気づかずに切断箇所を決めてカットしてしまうと、せっかく開通しても隙間が残ったままになってしまいます。
"開通の儀"の時の切断箇所を決める時は必ず確認するようにしましょう。
開通時のコツ
一番初めにフィーダー線をハンダ付けしたジョイナーを付けているので差し込むだけです。
しかし隙間が出ないようにピッタリの長さでカットしているので、画像の位置くらいまで一旦固定ピンをはずします。レールが固定されていると接続しにくいからです。
少し面倒ですが接続したあとに再度きっちり固定していきます。
無事に開通しました。
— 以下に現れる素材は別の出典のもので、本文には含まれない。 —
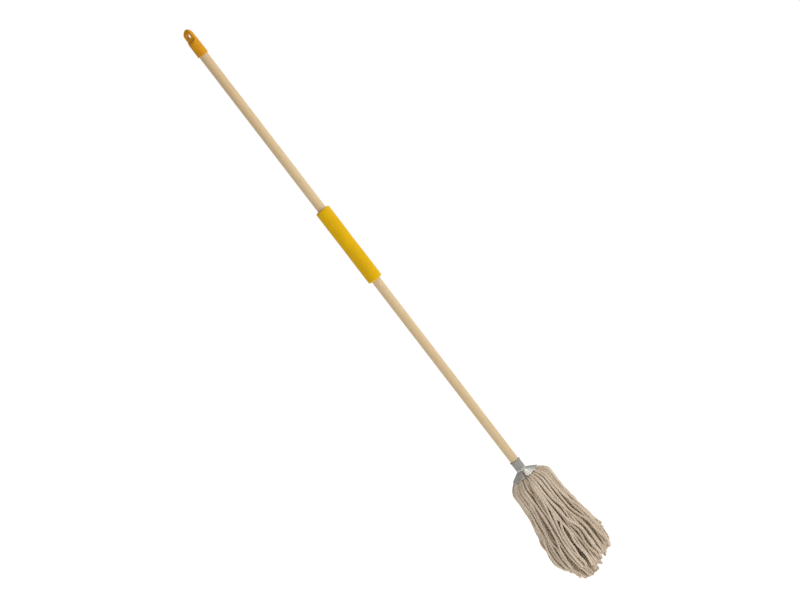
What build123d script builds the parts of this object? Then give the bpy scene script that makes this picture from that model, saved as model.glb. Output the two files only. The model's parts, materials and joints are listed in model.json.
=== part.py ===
from build123d import *
from math import cos, radians, sin, sqrt, tan
import os

# Round cotton string mop, hung by the hole in its cap.
# Origin: the centre of the hanging hole. +Z runs up along the handle, and +Y along the hole.
# Heights are distances below the hole unless a name says otherwise.

# Hanging cap
CAP_APEX = 19.4            # height of the cap's tip above the hole
CAP_MOUTH = 57.0           # depth of the cap's open end
CAP_RADIUS = 14.7
CAP_DRAFT = 0.5            # taper of the barrel, on the radius
CAP_DOME = 0.72            # fullness of the rounded top
CAP_MOUTH_EDGE = 0.8
CAP_SHOULDER = 15.0        # depth where the barrel narrows to the tongue
TONGUE_FRONT = 3.0         # from the handle's axis to the tongue's front face
TONGUE_BACK = 8.0          # and to its back face
TONGUE_BEVEL = (8.0, 2.5)  # the front face slopes back from this height to this far behind the axis
TONGUE_ROUNDING = 1.8
TONGUE_RAMP = 3.0          # rise of the slope between barrel and tongue
TONGUE_RUNOUT = 5.1        # how far below the shoulder the slope leaves the barrel's side
HANGER_HOLE_RADIUS = 6.3
HOLE_ROUNDING = 0.8

# Wooden handle
HANDLE_TOP = 24.5
HANDLE_LENGTH = 1365.5
HANDLE_RADIUS = 12.0
HANDLE_TOP_EDGE = 2.5
HANDLE_TIP_RADIUS = 9.7
HANDLE_TIP_LENGTH = 14.0

# Foam grip
GRIP_TOP = 543.5
GRIP_LENGTH = 221.0
GRIP_RADIUS = 19.8
GRIP_EDGE = 3.0

# Pressed socket: tube, flared skirt of four petals, and the four claws between them
SHEET = 1.2
SOCKET_TOP = 1346.0
SOCKET_CLEARANCE = 0.3     # between the handle and the tube, on the radius
LIP_RADIUS = 14.8
FLARE_START = 1374.8
SKIRT_RIM = 1390.1
SKIRT_RADIUS = 39.5
SKIRT_EDGE = 0.6           # slant of the petals' cut edge
SKIRT_KNEE = 0.7           # depth of the bend's inner corner, as a share of the skirt's thickness
PETALS = 4
SLOT_WIDTH = 4.4
SLOT_RELIEF = 5.0          # how far each slot runs up into the tube
SLOT_TURN = -54.0          # direction of the first slot, from +X
PETAL_CORNER = 6.0
CLAW_WIDTH = 3.8
CLAW_HOOK = 6.0            # length of claw bent out under the clamp plate
CLAW_ROOM = 0.3            # between a claw and what it passes through
CLAW_INSET = 0.1           # a claw is this much thinner than the tube's wall on each face

# Screw through the tube into the handle
SCREW_DEPTH = 1361.0
SCREW_RADIUS = 1.9
SCREW_REACH = 11.8         # length under the head
SCREW_HOLE_REACH = 13.0    # depth of its hole in the handle
SCREW_TIP = 1.4
SCREW_HEAD_RADIUS = 3.8
SCREW_HEAD_HEIGHT = 2.2
SCREW_HEAD_EDGE = 1.2
SCREW_CROSS = (4.4, 0.9, 1.1)   # length, width and depth of the driving recess
SCREW_TURN = 126.0         # direction of the screw, from +X

# Clamp plate under the folded yarn
PLATE_TOP = 1411.5
PLATE_RADIUS = 29.0
PLATE_EDGE = 0.5

# Yarn
YARN_ROOM = 0.4            # between the yarn and the metal round it
CROWN_BOTTOM = 1410.5
CROWN_RADIUS = 55.5
CROWN_SHOULDER = (50.5, 1401.5)   # radius and depth of a point on the rounded shoulder
TUFTS = 12
TUFT_GAP = 1.6             # between neighbouring tufts
HINGE_RADIUS = 44.5        # where the strands bend over the plate
HINGE_DEPTH = 1425.0
BEND_RADIUS = 13.5         # of the rounded top of a tuft
TUFT_SWING = 70.0          # how far a tuft swings out
TUFT_INNER_RADIUS = 28.5
TUFT_WAIST = (58.5, 1468.0)       # radius and depth of points down the outer side
TUFT_BULGE = (79.0, 1607.0)
TUFT_TAPER = (66.0, 1657.0)
TUFT_TIP = (40.0, 1683.0)
TUFT_TIP_SLOPE = (-1.0, -0.5)     # direction of the outer side where it ends
TUFT_INNER_DROP = 3.0      # the inner strands end this much lower
CORE_RADIUS = 26.0
CORE_BOTTOM = 1694.0
CORE_EDGE = 12.0           # rounding of the core's ends

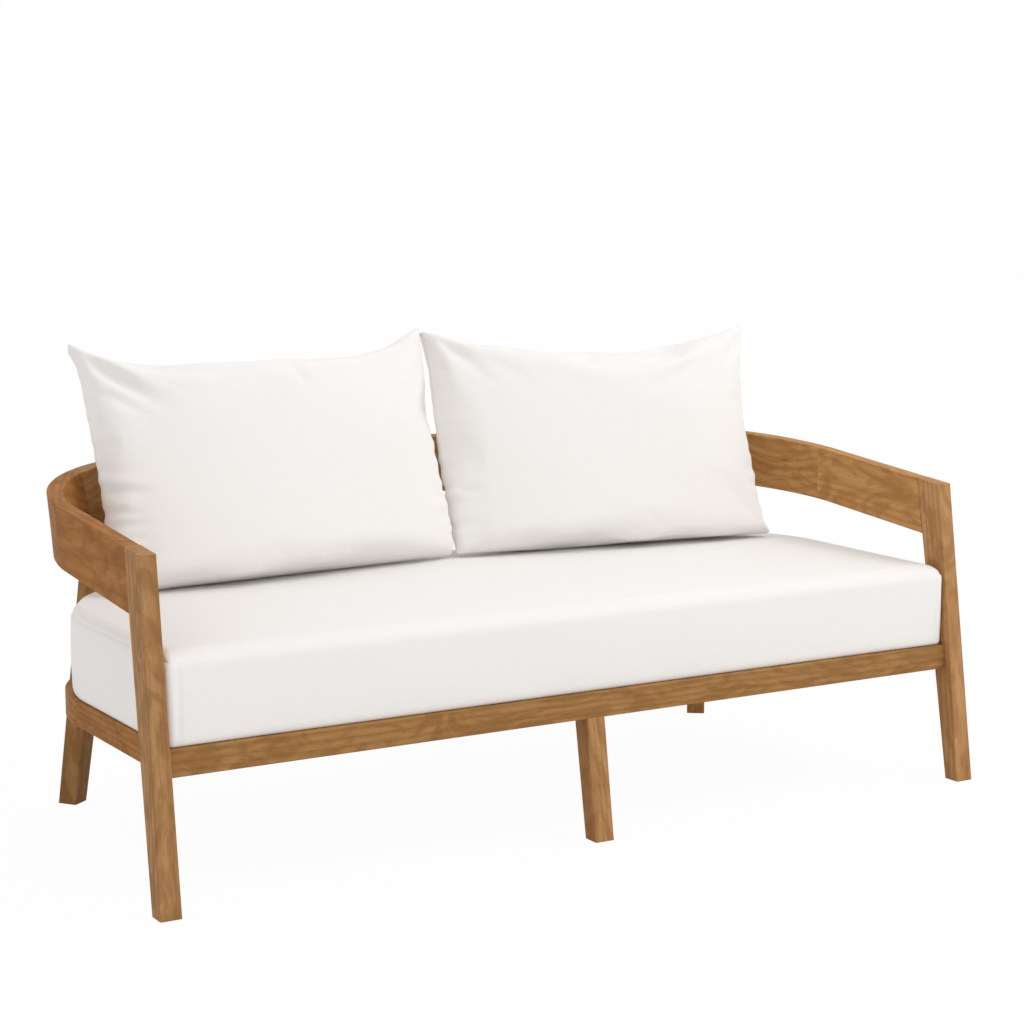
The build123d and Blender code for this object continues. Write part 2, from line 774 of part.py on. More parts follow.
rail_screws = both(cleat_screws() + block_screws())
for name in carriers + rails:
    bored(name, rail_screws)
parts["cleat_screws"] = Compound(children=rail_screws)

for name in ("corner_cleat", "rail_corner", "back_leg"):
    bored("right_" + name, [bolt_hole])
    bored("left_" + name, [mirrored(bolt_hole)])
bored("right_back_leg", [sleeve])
bored("left_back_leg", [mirrored(sleeve)])
parts["leg_bolts"] = Compound(children=both([bolt]))
parts["leg_inserts"] = Compound(children=both([sleeve]))

foot_x = overall_width / 2 - front_foot_width / 2
foot_y = front_y + front_foot_depth / 2
back_foot = leg_axis(0)
middle_foot_y = rail_face_y - middle_leg_rake + middle_foot_depth / 2
glides = [glide(x, y) for x, y in ((foot_x, foot_y), (-foot_x, foot_y), (0, middle_foot_y))]
glides += both([glide(back_foot.X, back_foot.Y)])
for name in ("right_front_leg", "left_front_leg", "middle_front_leg", "right_back_leg", "left_back_leg"):
    bored(name, glides)
parts["foot_glides"] = Compound(children=glides)

# Cushions
parts["seat_cushion_cover"] = seat_cushion_form(0.0) - seat_cushion_form(cover_thickness)
parts["seat_cushion_core"] = seat_cushion_form(cover_thickness + core_clearance)
fill_wall = cover_thickness + core_clearance
for side, turn, reach, name in (
    (1, right_cushion_yaw, right_cushion_reach, "right"),
    (-1, left_cushion_yaw, left_cushion_reach, "left"),
):
    width = pillow_width(side, turn, reach)
    place = pillow_place(width, side, turn)
    skin = pillow_form(width, 0.0, 0.0) - pillow_form(width, cover_thickness, back_cushion_seam_inset)
    fill = pillow_form(width, fill_wall, back_cushion_seam_inset + core_clearance)
    parts[f"{name}_back_cushion_cover"] = place * skin
    parts[f"{name}_back_cushion_filling"] = place * fill
    parts[f"{name}_back_cushion_zip"] = place * back_zip()
parts["seat_cushion_zip"], parts["seat_zip_slider"] = seat_zip()

os.makedirs("parts", exist_ok=True)
for name, shape in parts.items():
    export_step(shape, f"parts/{name}.step")
print(len(parts), "pieces written")
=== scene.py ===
# %% [markdown]
# A patio loveseat: a teak frame with one long seat cushion and two loose back cushions.
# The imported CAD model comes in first, in metres, with +Z up and the front facing -Y. Its timber
# keeps the CAD shapes. Everything soft is made again here, because cloth is what CAD shows worst.

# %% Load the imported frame
import math

import bpy
import numpy as np
from mathutils import Matrix, Vector


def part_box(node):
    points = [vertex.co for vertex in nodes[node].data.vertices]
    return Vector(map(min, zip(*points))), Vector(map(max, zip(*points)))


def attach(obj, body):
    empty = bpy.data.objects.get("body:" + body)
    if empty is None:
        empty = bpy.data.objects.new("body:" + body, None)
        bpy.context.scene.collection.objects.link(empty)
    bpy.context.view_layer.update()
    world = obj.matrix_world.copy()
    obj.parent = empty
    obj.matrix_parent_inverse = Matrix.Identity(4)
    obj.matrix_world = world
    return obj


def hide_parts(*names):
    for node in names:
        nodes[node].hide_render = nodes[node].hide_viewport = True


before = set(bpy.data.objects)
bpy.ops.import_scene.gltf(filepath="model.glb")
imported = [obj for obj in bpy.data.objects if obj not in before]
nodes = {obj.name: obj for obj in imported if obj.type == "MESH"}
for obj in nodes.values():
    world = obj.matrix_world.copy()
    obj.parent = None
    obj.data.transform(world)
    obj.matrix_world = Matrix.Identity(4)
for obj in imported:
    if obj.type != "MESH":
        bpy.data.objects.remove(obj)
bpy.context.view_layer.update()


def node_box(name):
    """Lowest and highest corner of a CAD node, to a hundredth of a millimetre."""
    return [[round(v, 5) for v in corner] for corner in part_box(name)]


# %% [markdown]
# The camera stands where the photographer stood: left of the sofa and a little above its arms.
# Three angles and one distance were fitted to points of the frame that show clearly, so the
# timber in the render falls on the timber in the picture.

# %% Camera
azimuth = math.radians(-31.358)
pitch = math.radians(8.57)
roll = math.radians(0.252)
camera_place = (-2.20935, -3.69694, 1.18896)
forward = Vector((
    -math.sin(azimuth) * math.cos(pitch),
    math.cos(azimuth) * math.cos(pitch),
    -math.sin(pitch),
))
level_right = Vector((math.cos(azimuth), math.sin(azimuth), 0))
level_up = level_right.cross(forward)
camera_right = level_right * math.cos(roll) + level_up * math.sin(roll)
camera_up = level_up * math.cos(roll) - level_right * math.sin(roll)
camera_data = bpy.data.cameras.new("photo_camera")
camera_data.lens = 81.49
camera_data.sensor_width = 36.0
camera_data.clip_end = 60.0
camera = bpy.data.objects.new("photo_camera", camera_data)
turn = Matrix((camera_right, camera_up, -forward)).transposed().to_4x4()
camera.matrix_world = Matrix.Translation(camera_place) @ turn
bpy.context.scene.collection.objects.link(camera)
bpy.context.scene.camera = camera
print("camera looks along", [round(v, 3) for v in forward])

# %% [markdown]
# A few small helpers carry every finish. Paint charts and pictures give colours as sRGB, while the
# renderer adds light in linear values, so one function translates them. Another adds a node and
# fills its sockets: a plain value is set, and another node or one of its outputs is linked.

# %% Colour and node helpers
def linear(code, shade=1.0):
    """Linear colour of an sRGB hex code: c/12.92 below 0.04045, else ((c+0.055)/1.055)^2.4."""
    values = [int(code[i : i + 2], 16) / 255 for i in (1, 3, 5)]
    curve = [v / 12.92 if v <= 0.04045 else ((v + 0.055) / 1.055) ** 2.4 for v in values]
    return tuple(min(v * shade, 1.0) for v in curve) + (1.0,)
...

こちらの接続箇所も隙間がなく綺麗にできています。
枕木の追加
接続する時に作業しやすいようにひとつずつ枕木を取り除きましたが、そのままでは間隔が空きすぎて不自然なので追加します。私は枕木を画像のように三分割にして接着剤で留めています。
赤丸で囲んだレールを受けていた部分をカッターで削いでレールの下に滑り込ませても良いのですが、犬釘の表現がなくなってしまうので今のやり方に変えました。
三分割にして接着剤で留めた部分です。
いかがでしょうか。他の枕木と比べても違和感がないと思います。
レール固定ピンをカットする
最後の仕上げはベースの裏側に出た固定ピンをカットして綺麗にすることです。
ベースは4mmベニヤと2mmコルクで計6mm、固定ピンは14mmあるので当然飛び出します。
このままでも表のレイアウトに問題はないですが、うっかり手に刺さったりして危ないです。1本ずつニッパーでカットして金ヤスリと紙ヤスリで仕上げます。
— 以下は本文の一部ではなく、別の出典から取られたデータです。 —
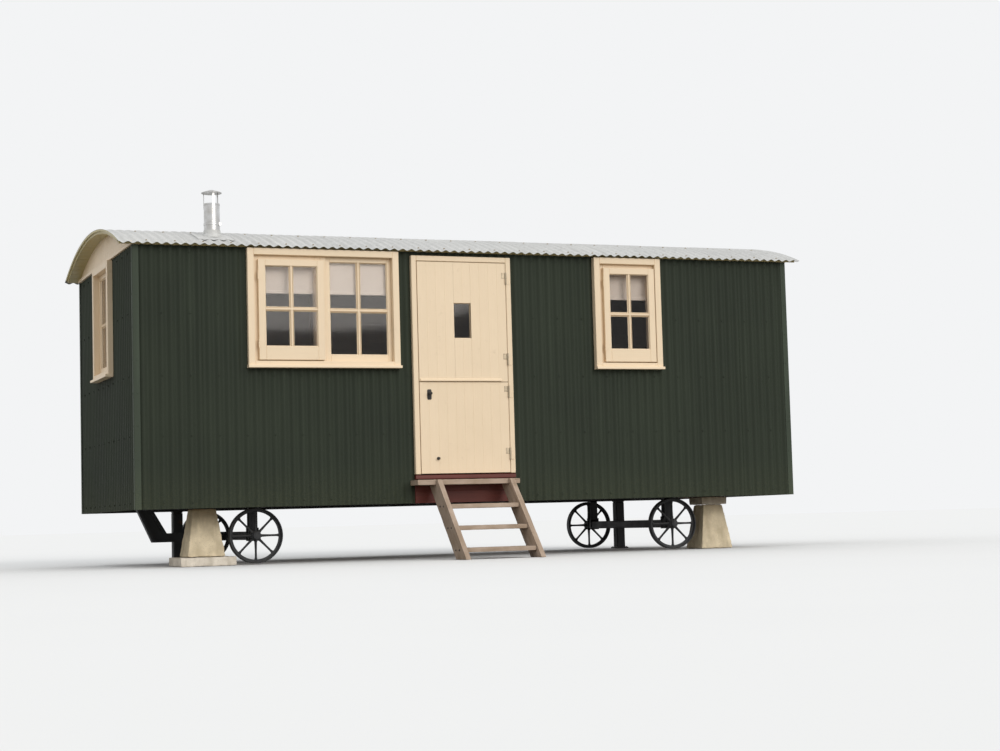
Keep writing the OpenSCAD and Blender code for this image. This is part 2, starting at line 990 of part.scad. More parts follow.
// Flue
module flue_pipe() {
    low = arc_z(under_r, flue_y) - flue_in;
    color("#d9dadb")
        translate([flue_x, flue_y, low])
            difference() {
                cylinder(r = flue_r, h = flue_top - low);
                translate([0, 0, -eps])
                    cylinder(r = flue_r - flue_t, h = flue_top - low + 2 * eps);
            }
}

// A cone cap on three legs that stand on the pipe's rim
module flue_cowl() {
    color("#e2e3e4")
        translate([flue_x, flue_y, flue_top]) {
            for (a = [30 : 120 : 270])
                rotate([0, 0, a])
                    translate([flue_r + leg_r + seat, 0, -cowl_gap / 2])
                        cylinder(r = leg_r, h = 1.5 * cowl_gap + eps);
            translate([0, 0, cowl_gap])
                cylinder(r1 = cap_r, r2 = cap_top_r, h = cowl_h);
        }
}

in_place() bearers();
in_place() cross_members();
in_place() axles();
in_place() front_brace();
in_place() wheel_at(axle_in, wheel_in);  // front_left_wheel
in_place() wheel_at(body_l - axle_in, wheel_in);  // front_right_wheel
in_place() wheel_at(axle_in, body_w - wheel_in);  // back_left_wheel
in_place() wheel_at(body_l - axle_in, body_w - wheel_in);  // back_right_wheel
in_place() piers();
in_place() pier_slabs();
in_place() back_posts();
in_place() floor_deck();  // floor
in_place() front_wall_left();
in_place() front_wall_right();
in_place() front_wall_over_door();
in_place() front_wall_under_door();
in_place() back_wall();
in_place() left_end_wall();
in_place() right_end_wall();
in_place() corner_trims();
in_place() gable_panels();
in_place() roof_boards();
in_place() roof_sheet();
in_place() double_window_frame();
in_place() casement();
in_place() fixed_sash();
in_place() small_window_frame();
in_place() small_window_sash();
in_place() end_window_frames();
in_place() end_window_sashes();
in_place() back_window_frame();
in_place() back_window_sashes();
in_place() window_glass();
in_place() window_blinds();
in_place() door_frame();
in_place() threshold();
in_place() upper_door();
in_place() lower_door();
in_place() door_glass();
in_place() door_handle();
in_place() frame_hinges();
in_place() upper_door_hinges();
in_place() lower_door_hinges();
in_place() step_stringers();
in_place() step_treads();
in_place() flue_pipe();
in_place() flue_cowl();
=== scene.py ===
# Shepherds hut: the finish of every piece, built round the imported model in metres, Z up
import math
import random
from functools import cache

import bmesh
import bpy
from bpy.props import FloatProperty, FloatVectorProperty, IntProperty, PointerProperty
from bpy.types import Operator, Panel, PropertyGroup
from mathutils import Matrix, Vector, noise


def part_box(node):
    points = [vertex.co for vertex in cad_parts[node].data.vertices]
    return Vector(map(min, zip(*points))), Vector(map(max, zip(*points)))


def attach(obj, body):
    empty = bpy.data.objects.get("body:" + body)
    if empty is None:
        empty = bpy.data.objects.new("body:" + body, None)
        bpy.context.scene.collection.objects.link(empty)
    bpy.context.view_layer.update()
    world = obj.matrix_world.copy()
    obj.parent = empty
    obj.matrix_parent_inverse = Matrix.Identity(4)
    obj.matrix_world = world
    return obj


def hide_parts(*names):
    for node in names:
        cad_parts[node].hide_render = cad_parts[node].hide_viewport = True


bl_info = {
    "name": "Shepherds hut",
    "version": (1, 0, 0),
    "blender": (4, 5, 0),
    "location": "3D View > Sidebar > Hut",
    "description": "Dresses the shepherds hut's frame with corrugated iron, joinery and ironwork",
    "category": "Object",
}

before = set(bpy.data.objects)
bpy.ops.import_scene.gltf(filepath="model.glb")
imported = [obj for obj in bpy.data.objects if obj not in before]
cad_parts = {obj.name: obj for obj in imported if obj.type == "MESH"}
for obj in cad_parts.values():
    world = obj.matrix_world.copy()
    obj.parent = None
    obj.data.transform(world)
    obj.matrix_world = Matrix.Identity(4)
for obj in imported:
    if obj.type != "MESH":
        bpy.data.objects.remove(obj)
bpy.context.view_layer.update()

# The walls' outer faces and levels, from the frame
LEFT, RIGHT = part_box("gable_panels")[0].x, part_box("gable_panels")[1].x
FRONT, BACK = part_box("front_wall_left")[0].y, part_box("back_wall")[1].y
WALL_LOW, GABLE_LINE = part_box("left_end_wall")[0].z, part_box("left_end_wall")[1].z
WALL_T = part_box("front_wall_left")[1].y - FRONT
MIDDLE_Y = (FRONT + BACK) / 2

# Each face of the walls: X along it, Y inwards, Z up from the ground
FACES = {
    "front": Matrix.Translation((LEFT, FRONT, 0)),
    "back": Matrix.Translation((RIGHT, BACK, 0)) @ Matrix.Rotation(math.pi, 4, "Z"),
    "left": Matrix.Translation((LEFT, BACK, 0)) @ Matrix.Rotation(-math.pi / 2, 4, "Z"),
    "right": Matrix.Translation((RIGHT, FRONT, 0)) @ Matrix.Rotation(math.pi / 2, 4, "Z"),
}

# Edges sharper than this stay sharp in the shading
SHARP_ANGLE = math.radians(33)
# How far the grain of one solid may be shifted from that of another
GRAIN_SPREAD = 9.0
# Points and levels nearer than these are one
SAME_POINT = 1e-5
SAME_LEVEL = SAME_POINT * 20


# Sizes and colours


def metres(name, value, text):
    """A length property."""
    return FloatProperty(
        name=name, description=text, default=value, min=0.0, unit="LENGTH", precision=4
    )


def colour(name, shade, text):
    """A colour property whose default is a display colour from 0 to 255."""
    linear = [((c / 255 + 0.055) / 1.055) ** 2.4 for c in shade]
    return FloatVectorProperty(
        name=name, description=text, default=linear, size=3, min=0.0, max=1.0, subtype="COLOR"
    )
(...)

ニッパーでカットしただけだとどうしても引っかかる部分が残るので、面倒でも紙ヤスリはともかくとしても金ヤスリはかけておいた方が良いと思います。
レイアウトベースは商品として販売しているので、レールを敷く部分は当然ですが、こういう細かい部分にも細心の注意をはらっています。
台枠にセットして完成
当店の場合は住宅リフォーム用の羽目板で作った台枠にセットして、正面右側にコスミックさんのパワーパックかスピーカー端子を取り付けて完成となります。
台枠がなくてもフィーダー線とパワーパックを繋げばすぐにお持ちの車両を走らせて遊ぶことができます。